• _TO DO_: Could you copy every line from the material below in which "joints" appears?

start INFORMATION PROVIDED

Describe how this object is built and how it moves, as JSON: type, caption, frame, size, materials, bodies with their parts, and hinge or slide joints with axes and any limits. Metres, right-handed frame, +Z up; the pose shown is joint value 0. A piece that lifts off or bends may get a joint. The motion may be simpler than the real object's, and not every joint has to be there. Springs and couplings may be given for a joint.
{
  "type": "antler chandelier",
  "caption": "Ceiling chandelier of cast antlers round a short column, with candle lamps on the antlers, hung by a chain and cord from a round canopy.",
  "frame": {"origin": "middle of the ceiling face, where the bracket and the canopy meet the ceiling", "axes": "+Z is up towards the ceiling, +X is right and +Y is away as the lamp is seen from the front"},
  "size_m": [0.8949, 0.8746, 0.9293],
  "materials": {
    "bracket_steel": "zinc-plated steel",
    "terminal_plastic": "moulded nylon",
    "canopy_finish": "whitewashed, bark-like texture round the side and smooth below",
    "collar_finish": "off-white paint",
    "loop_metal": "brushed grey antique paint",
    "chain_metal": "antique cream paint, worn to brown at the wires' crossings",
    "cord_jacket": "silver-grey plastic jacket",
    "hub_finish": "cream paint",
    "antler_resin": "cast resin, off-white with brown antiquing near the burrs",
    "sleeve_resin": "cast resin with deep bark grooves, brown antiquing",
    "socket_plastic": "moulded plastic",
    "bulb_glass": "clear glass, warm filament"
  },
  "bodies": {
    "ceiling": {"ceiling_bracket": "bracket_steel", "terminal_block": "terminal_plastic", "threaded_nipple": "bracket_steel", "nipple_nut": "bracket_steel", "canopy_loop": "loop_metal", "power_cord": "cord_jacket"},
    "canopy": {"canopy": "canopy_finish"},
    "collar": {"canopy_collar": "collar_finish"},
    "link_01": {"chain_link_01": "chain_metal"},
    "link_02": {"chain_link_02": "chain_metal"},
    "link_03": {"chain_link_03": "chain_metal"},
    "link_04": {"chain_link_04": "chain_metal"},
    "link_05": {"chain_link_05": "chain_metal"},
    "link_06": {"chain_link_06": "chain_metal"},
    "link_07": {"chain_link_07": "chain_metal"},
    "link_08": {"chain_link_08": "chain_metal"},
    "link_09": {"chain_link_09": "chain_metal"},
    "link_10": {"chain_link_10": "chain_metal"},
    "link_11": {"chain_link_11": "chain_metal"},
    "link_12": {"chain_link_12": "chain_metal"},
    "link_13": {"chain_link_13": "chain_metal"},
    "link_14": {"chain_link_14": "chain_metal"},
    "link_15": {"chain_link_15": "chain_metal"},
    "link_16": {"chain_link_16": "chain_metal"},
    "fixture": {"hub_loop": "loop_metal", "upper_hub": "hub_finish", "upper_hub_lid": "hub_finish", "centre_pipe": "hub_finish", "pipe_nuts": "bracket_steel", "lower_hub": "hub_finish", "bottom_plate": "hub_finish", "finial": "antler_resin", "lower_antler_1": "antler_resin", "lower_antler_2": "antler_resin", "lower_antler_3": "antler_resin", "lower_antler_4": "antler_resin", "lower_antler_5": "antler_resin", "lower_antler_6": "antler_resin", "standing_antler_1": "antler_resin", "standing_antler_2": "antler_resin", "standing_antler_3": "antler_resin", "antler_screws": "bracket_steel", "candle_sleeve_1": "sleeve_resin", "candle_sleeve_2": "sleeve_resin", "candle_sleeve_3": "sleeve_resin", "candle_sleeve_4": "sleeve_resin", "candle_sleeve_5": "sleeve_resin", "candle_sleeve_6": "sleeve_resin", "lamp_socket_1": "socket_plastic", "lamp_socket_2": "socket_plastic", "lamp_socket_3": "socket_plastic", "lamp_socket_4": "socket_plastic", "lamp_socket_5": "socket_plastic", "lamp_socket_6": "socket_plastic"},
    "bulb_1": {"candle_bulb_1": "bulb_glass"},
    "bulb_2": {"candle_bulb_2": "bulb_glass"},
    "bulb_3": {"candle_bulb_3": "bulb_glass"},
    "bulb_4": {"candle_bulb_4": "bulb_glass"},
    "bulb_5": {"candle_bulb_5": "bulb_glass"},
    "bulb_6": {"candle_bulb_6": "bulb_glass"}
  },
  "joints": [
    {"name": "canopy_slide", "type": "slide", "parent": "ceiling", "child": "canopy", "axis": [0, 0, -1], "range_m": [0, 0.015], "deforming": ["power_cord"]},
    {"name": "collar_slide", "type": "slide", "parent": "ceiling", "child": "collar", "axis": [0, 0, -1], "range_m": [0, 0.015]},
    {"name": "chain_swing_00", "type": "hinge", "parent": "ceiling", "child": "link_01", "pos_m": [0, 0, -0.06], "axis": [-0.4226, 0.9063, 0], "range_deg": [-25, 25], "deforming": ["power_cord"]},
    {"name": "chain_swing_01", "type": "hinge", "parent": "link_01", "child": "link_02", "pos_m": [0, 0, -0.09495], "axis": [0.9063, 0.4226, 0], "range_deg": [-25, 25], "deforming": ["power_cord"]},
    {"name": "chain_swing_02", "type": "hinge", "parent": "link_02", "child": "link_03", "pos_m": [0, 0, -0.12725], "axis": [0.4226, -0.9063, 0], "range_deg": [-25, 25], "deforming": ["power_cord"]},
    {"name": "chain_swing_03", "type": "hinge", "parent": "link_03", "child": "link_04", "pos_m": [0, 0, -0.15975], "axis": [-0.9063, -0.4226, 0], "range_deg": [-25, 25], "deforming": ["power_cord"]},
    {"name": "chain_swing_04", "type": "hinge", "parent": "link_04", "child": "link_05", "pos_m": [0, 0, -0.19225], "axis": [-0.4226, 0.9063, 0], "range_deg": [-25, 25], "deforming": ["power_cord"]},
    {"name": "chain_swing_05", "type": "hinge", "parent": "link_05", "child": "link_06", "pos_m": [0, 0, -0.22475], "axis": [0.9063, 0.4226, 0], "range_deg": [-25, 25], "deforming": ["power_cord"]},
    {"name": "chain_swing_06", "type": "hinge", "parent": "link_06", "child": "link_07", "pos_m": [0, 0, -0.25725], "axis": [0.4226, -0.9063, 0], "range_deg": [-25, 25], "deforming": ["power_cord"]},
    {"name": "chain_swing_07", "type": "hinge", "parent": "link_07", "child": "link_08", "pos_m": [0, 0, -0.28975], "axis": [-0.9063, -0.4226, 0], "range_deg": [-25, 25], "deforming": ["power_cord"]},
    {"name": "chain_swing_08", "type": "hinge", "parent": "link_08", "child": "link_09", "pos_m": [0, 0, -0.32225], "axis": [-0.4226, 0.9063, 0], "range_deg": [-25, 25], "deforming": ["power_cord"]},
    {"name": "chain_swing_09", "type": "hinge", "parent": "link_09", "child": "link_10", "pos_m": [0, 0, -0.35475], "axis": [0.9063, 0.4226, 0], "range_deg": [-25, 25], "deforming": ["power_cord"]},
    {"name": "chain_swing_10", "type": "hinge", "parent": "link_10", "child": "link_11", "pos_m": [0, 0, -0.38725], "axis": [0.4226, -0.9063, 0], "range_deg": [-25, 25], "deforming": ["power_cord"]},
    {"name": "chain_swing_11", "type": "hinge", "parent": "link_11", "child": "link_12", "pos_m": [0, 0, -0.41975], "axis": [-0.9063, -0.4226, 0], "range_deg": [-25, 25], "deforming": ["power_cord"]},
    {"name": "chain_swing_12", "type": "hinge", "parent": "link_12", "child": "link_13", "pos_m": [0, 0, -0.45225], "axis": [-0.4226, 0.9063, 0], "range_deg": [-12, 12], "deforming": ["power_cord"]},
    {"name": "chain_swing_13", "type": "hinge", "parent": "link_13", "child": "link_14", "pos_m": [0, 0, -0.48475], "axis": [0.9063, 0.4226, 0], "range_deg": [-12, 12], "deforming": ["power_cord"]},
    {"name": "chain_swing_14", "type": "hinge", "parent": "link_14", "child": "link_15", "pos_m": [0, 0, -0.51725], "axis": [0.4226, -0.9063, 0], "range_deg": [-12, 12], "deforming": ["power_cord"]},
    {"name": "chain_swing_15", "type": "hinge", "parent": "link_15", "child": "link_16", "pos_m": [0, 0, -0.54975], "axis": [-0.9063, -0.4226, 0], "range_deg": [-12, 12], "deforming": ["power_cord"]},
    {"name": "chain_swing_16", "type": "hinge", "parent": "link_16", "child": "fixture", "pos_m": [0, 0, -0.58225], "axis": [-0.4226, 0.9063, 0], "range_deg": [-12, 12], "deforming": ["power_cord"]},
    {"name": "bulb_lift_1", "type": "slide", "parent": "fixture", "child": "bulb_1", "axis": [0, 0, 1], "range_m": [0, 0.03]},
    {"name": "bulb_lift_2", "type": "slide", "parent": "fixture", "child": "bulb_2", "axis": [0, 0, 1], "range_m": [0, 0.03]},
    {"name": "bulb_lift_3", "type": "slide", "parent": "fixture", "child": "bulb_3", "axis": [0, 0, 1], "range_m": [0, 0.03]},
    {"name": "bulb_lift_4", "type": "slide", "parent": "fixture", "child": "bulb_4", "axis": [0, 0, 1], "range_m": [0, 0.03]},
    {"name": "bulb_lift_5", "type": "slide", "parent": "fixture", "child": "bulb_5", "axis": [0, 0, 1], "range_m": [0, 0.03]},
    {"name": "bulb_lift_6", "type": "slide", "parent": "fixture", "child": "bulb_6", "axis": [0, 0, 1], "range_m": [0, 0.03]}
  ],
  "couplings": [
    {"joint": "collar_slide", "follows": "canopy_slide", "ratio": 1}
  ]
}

end INFORMATION PROVIDED

• _CORRECT RESULT_:
Describe how this object is built and how it moves, as JSON: type, caption, frame, size, materials, bodies with their parts, and hinge or slide joints with axes and any limits. Metres, right-handed frame, +Z up; the pose shown is joint value 0. A piece that lifts off or bends may get a joint. The motion may be simpler than the real object's, and not every joint has to be there. Springs and couplings may be given for a joint.
  "joints": [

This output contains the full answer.